J’ai bien reçu Votre télégramme chiffré, daté d’hier 1 h. Il m’est parvenu à six heures du soir en même temps que Votre télégramme, daté de dix heures du matin.
Un entrefilet dans le Journal 0//ïde/d’aujourd’hui pourrait faire croire que le Corps diplomatique aurait déjà pris une résolution sur la question de savoir s’il restera à Paris pendant le siège, ou s’il se transportera dans une autre ville.
Il est de fait que les membres du Corps diplomatique n’ont jamais été convoqués, et il est au moins singulier de parler de résolutions du Corps diplomatique avant que celui-ci ne se soit réuni.
Je n’ai pu m’empêcher de me prononcer dans ce sens vis-à-vis de Lord Lyons, qui, comme je Vous l’ai écrit récemment, partage aussi l’opinion que la question doit être traitée dans une réunion de tous les membres du Corps diplomatique. Il a ajouté n’avoir jamais formulé une demande dans le sens de celle dont le Journal Officiel fait mention.
Lord Lyons m’a dit très confidentiellement que quelques Légations avaient reçu pour instruction formelle de quitter Paris dès le commencement de l’investissement, entre autres le prince Metternich, et il croit que c’est ce dernier qui aura parlé à M. Favre dans le sens de l’entrefilet du Journal Officiel.

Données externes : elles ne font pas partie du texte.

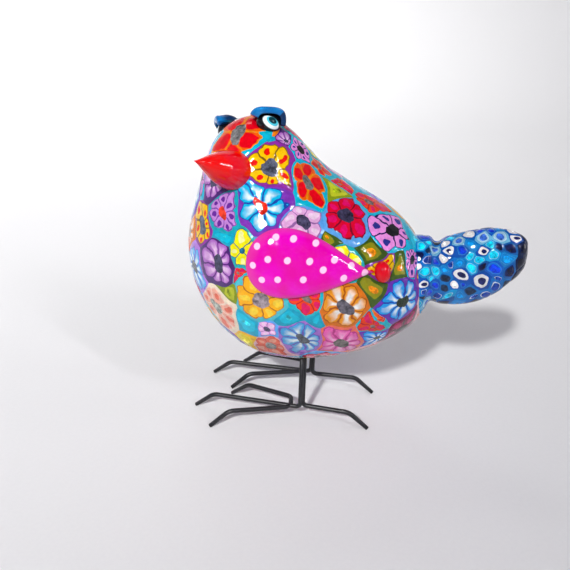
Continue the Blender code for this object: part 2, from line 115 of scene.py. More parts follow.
def hex_colour(code):
    """An sRGB hex code as linear red, green, blue and alpha."""
    parts = [int(code[i:i + 2], 16) / 255 for i in (1, 3, 5)]
    return tuple(c / 12.92 if c <= 0.04045 else ((c + 0.055) / 1.055) ** 2.4 for c in parts) + (1.0,)


# Each cane: petal, heart, core, line round a petal and ring, then how many petals, the core's share of
# the slice, the heart's size, and 1 where the heart is a streak down the petal
CANES = {
    "turquoise": ("#08B4E4", "#E8FAFF", "#E8260C", "#1A46A8", "#7A34B0", 7, 0.27, 0.10, 1.0),
    "lemon": ("#F2C000", "#E81404", "#4C5264", "#7C5A10", "#8A2A9C", 6, 0.38, 0.12, 0.0),
    "poppy": ("#F05A04", "#E60018", "#6E6E70", "#F08C08", "#06B6D4", 5, 0.30, 0.26, 0.0),
    "lilac": ("#C88AE0", "#6A2A9C", "#C83420", "#7E46AC", "#12A8BC", 7, 0.28, 0.13, 0.0),
    "plum": ("#B46CCC", "#F0C8F4", "#3C3C58", "#5E2480", "#4E2A78", 8, 0.36, 0.10, 1.0),
    "blush": ("#F0B4EC", "#F8D8F6", "#44405E", "#A06AB0", "#5CA8F4", 5, 0.34, 0.16, 0.0),
    "ruby": ("#EA0434", "#F00A70", "#34304A", "#8A0C2C", "#62AEF8", 6, 0.34, 0.16, 0.0),
    "orchid": ("#E48CDC", "#2A2E8C", "#0C0E14", "#1A1258", "#06B4D8", 6, 0.34, 0.11, 0.0),
    "amber": ("#FCB404", "#FAD43A", "#8A7E86", "#B8680C", "#4CC0D0", 6, 0.36, 0.14, 0.0),
    "marigold": ("#F8A01C", "#FFFFFF", "#5E5A66", "#B4560C", "#E87A10", 7, 0.34, 0.10, 1.0),
    "primrose": ("#F4EC10", "#F8F8A0", "#1C5A7A", "#2A6A80", "#1CA8B0", 4, 0.22, 0.16, 0.0),
    "sky": ("#4CACEE", "#E8F8FF", "#525A64", "#6A62C8", "#B078DC", 8, 0.30, 0.10, 1.0),
    "rose": ("#EE62B8", "#F8B0DC", "#64605E", "#C03A8A", "#F0705A", 8, 0.34, 0.10, 1.0),
    "ice": ("#18A0F4", "#F0FAFF", "#1E2E20", "#1038B0", "#6A2EB4", 8, 0.30, 0.10, 1.0),
    "ember": ("#F03C08", "#E00860", "#7A6A6A", "#B81420", "#14B8CC", 5, 0.26, 0.20, 0.0),
    # A crimson cane darkened into painted shade, for the underside of the rump
    "crimson_in_painted_shade": ("#8A024A", "#C4006A", "#1A1018", "#3A0826", "#8C0A54", 5, 0.30, 0.20, 0.0),
    "coral": ("#F0705A", "#F8A890", "#8C8C8C", "#D8503C", "#F0B8C0", 5, 0.36, 0.15, 0.0),
    "peach": ("#F6B09C", "#E8705A", "#9AA098", "#F8D8C8", "#F4E4CC", 7, 0.32, 0.13, 0.0),
}
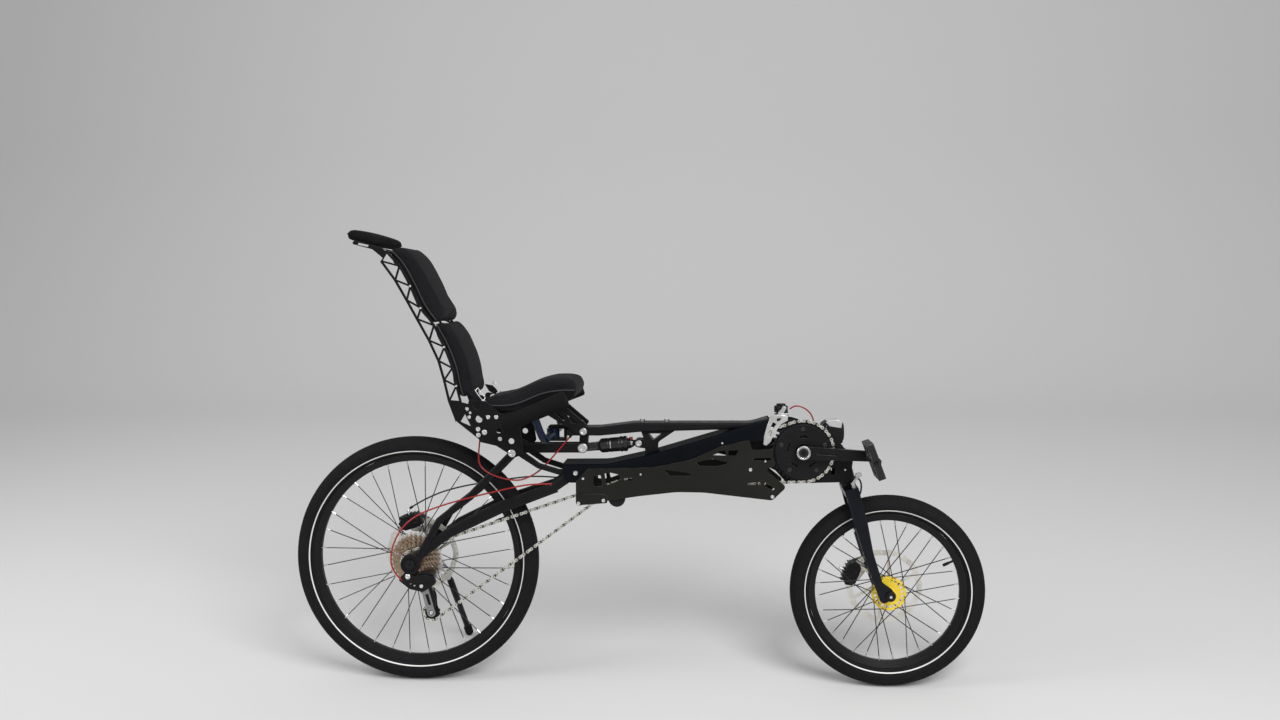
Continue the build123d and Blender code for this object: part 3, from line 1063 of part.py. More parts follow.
def foot_on_ground():
    """The foot's place at which its rim just meets the ground in the leaned pose."""
    z = 40.0
    for _ in range(20):
        d = (Vector(*STAND_FOOT_XY, z) - STAND_PIVOT).normalized()
        down = -d.Y * math.sin(lean) + d.Z * math.cos(lean)
        reach = STAND_FOOT_R * math.sqrt(1 - down * down)
        z = (reach - drop + STAND_FOOT_XY[1] * math.sin(lean)) / math.cos(lean)
    return Vector(*STAND_FOOT_XY, z)


def on_pin(from_mid, to_mid, radius):
    """A round piece on the stand's hinge pin."""
    return rod(tuple(STAND_PIVOT + stand_axis * from_mid), tuple(STAND_PIVOT + stand_axis * to_mid), radius)


STAND_FOOT = foot_on_ground()
leg_way = (STAND_FOOT - STAND_PIVOT).normalized()
stand_axis = leg_way.cross(STAND_FOLDED).normalized()
STAND_PLATE = ((12.0, -8.0, 4.0), (26.0, 2.0, 6.0), (74.0, -62.0, 10.0), (58.0, -82.0, 10.0), (44.0, -74.0, 8.0))
outer = REAR_DROPOUT_Y[1]
nodes["stand_bracket"] = (flat(at(REAR, STAND_PLATE), outer + 3.0, 6.0)
                          + on_pin(-13.0, -KNUCKLE_HALF - SEAT_GAP, KNUCKLE_R)
                          + on_pin(-KNUCKLE_HALF - SEAT_GAP, KNUCKLE_HALF + SEAT_GAP, STAND_PIN_R)
                          + on_pin(KNUCKLE_HALF + SEAT_GAP, KNUCKLE_HALF + 4.0, KNUCKLE_R - 1.0)
                          - on_pin(-KNUCKLE_HALF - SEAT_GAP + 0.01, KNUCKLE_HALF + SEAT_GAP - 0.01, FOLD_CLEAR_R)
                          + on_pin(-KNUCKLE_HALF - SEAT_GAP, KNUCKLE_HALF + SEAT_GAP, STAND_PIN_R))
ankle = STAND_FOOT - leg_way * FOOT_LONG
nodes["stand_leg"] = (on_pin(-KNUCKLE_HALF, KNUCKLE_HALF, KNUCKLE_R) + rod(tuple(STAND_PIVOT), tuple(ankle), STAND_LEG_R)
                      - on_pin(-20.0, 20.0, STAND_PIN_R + RUN_CLEARANCE))
nodes["stand_foot"] = rod(tuple(ankle), tuple(STAND_FOOT), STAND_FOOT_R)

# Cables
CABLE_R = 2.5
BEND_R = 22.0
# Cable rows: x from the swing pivot, y, z from the swing pivot
RED_CABLES = (
    ((-455.0, -66.0, -290.0), (-490.0, -72.0, -262.0), (-486.0, -76.0, -190.0), (-440.0, -78.0, -118.0),
     (-340.0, -74.0, -78.0), (-180.0, -66.0, -40.0), (-110.0, -58.0, -27.0), (-48.0, -45.0, -31.0)),
    ((-235.0, -60.0, 168.0), (-256.0, -60.0, 60.0), (-250.0, -60.0, 6.0), (-160.0, -56.0, -25.0),
     (-112.0, -34.0, -10.0), (-74.0, -25.0, 24.0), (-12.0, -25.0, 97.0)),
)
BLACK_CABLES = (
    ((-472.0, 52.0, -118.0), (-440.0, 60.0, -96.0), (-352.0, 74.0, -62.0), (-180.0, 64.0, -34.0),
     (-110.0, 58.0, -27.0), (-48.0, 45.0, -31.0)),
)


def cable(rows):
    return pipe([(PIVOT[0] + x, y, PIVOT[1] + z) for x, y, z in rows], CABLE_R, BEND_R, 6)


held = nodes["swingarm"] + nodes["rear_derailleur"] + nodes["seat_pan"] + nodes["top_beam"] + nodes["rear_caliper"]
nodes["red_cables"] = Compound(children=[cable(rows) - held for rows in RED_CABLES])
nodes["black_cables"] = Compound(children=[cable(rows) - held for rows in BLACK_CABLES])

# Lean everything onto the stand, centre it and write it
leaned = Pos(0, 0, drop) * Rot(-LEAN_DEG, 0, 0)
placed = {name: leaned * shape for name, shape in nodes.items()}
boxes = [shape.bounding_box() for shape in placed.values()]
low = [min(getattr(b.min, k) for b in boxes) for k in "XYZ"]
high = [max(getattr(b.max, k) for b in boxes) for k in "XYZ"]
centre = Pos(-(low[0] + high[0]) / 2, -(low[1] + high[1]) / 2, 0)
os.makedirs("parts", exist_ok=True)
for name, shape in placed.items():
    export_step(centre * shape, f"parts/{name}.step")
print(low, high)
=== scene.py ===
"""The looks of a fully suspended recumbent bicycle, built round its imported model.

Shapes are drawn upright in millimetres, with X ahead, Y to the left, Z up and the rear tyre's
foot at the origin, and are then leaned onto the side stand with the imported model.
"""
import json
import math

import bmesh
import bpy
from bpy.props import FloatProperty, FloatVectorProperty, IntProperty, PointerProperty
from mathutils import Matrix, Vector
from mathutils.bvhtree import BVHTree
from mathutils.geometry import tessellate_polygon


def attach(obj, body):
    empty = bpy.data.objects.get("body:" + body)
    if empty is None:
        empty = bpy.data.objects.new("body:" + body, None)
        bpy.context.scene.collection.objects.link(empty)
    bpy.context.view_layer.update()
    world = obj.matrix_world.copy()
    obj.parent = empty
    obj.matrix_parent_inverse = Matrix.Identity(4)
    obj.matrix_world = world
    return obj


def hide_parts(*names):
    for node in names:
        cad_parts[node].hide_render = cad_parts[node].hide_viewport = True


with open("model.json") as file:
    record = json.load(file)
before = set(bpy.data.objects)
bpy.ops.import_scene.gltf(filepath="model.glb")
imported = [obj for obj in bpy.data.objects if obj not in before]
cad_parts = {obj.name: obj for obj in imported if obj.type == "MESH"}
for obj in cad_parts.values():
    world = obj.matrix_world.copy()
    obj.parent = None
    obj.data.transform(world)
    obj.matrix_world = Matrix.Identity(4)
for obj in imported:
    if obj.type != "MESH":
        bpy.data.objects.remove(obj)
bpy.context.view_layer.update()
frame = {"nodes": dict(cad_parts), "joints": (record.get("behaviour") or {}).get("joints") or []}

bl_info = {
    "name": "Recumbent bicycle",
    "version": (1, 0, 0),
    "blender": (4, 5, 0),
    "location": "View3D > Sidebar > Bicycle",
    "description": "Dresses a packed recumbent bicycle with its finishes, soft parts and small fittings",
    "category": "Object",
}

# The upright frame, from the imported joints
MM = 0.001
MERGE_APART = 0.001
REAR_BEAD_R = 279.5
FRONT_BEAD_R = 203.0
SECTION_R = 25.0
REAR_R = REAR_BEAD_R + 2 * SECTION_R
PIVOT_AHEAD = 437.0
PIVOT_ABOVE_AXLE = 240.5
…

Je suppose que la résolution des membres du Corps diplomatique, dépendra essentiellement du fait suivant: le Ministre des Affaires Etrangères quittera-t-il Paris oui ou non? En effet, on peut prévoir que pendant le siège, des pourparlers continueront entre les membres du Corps diplomatique et le Ministre des Affaires Etrangères comme représentant du Gouvernement.
Dans tous les cas, il était très mal à propos de la part de tel ou tel ambassadeur, de parler au nom du Corps diplomatique sans y être autorisé en aucune manière.
D’après tout ce que j’ai pu entendre jusqu’à présent sur la situation de Paris, l’opinion qui me paraît la plus accréditée est que la ville ne saurait opposer une longue résistance aux forces supérieures qui s’approchent de la capitale.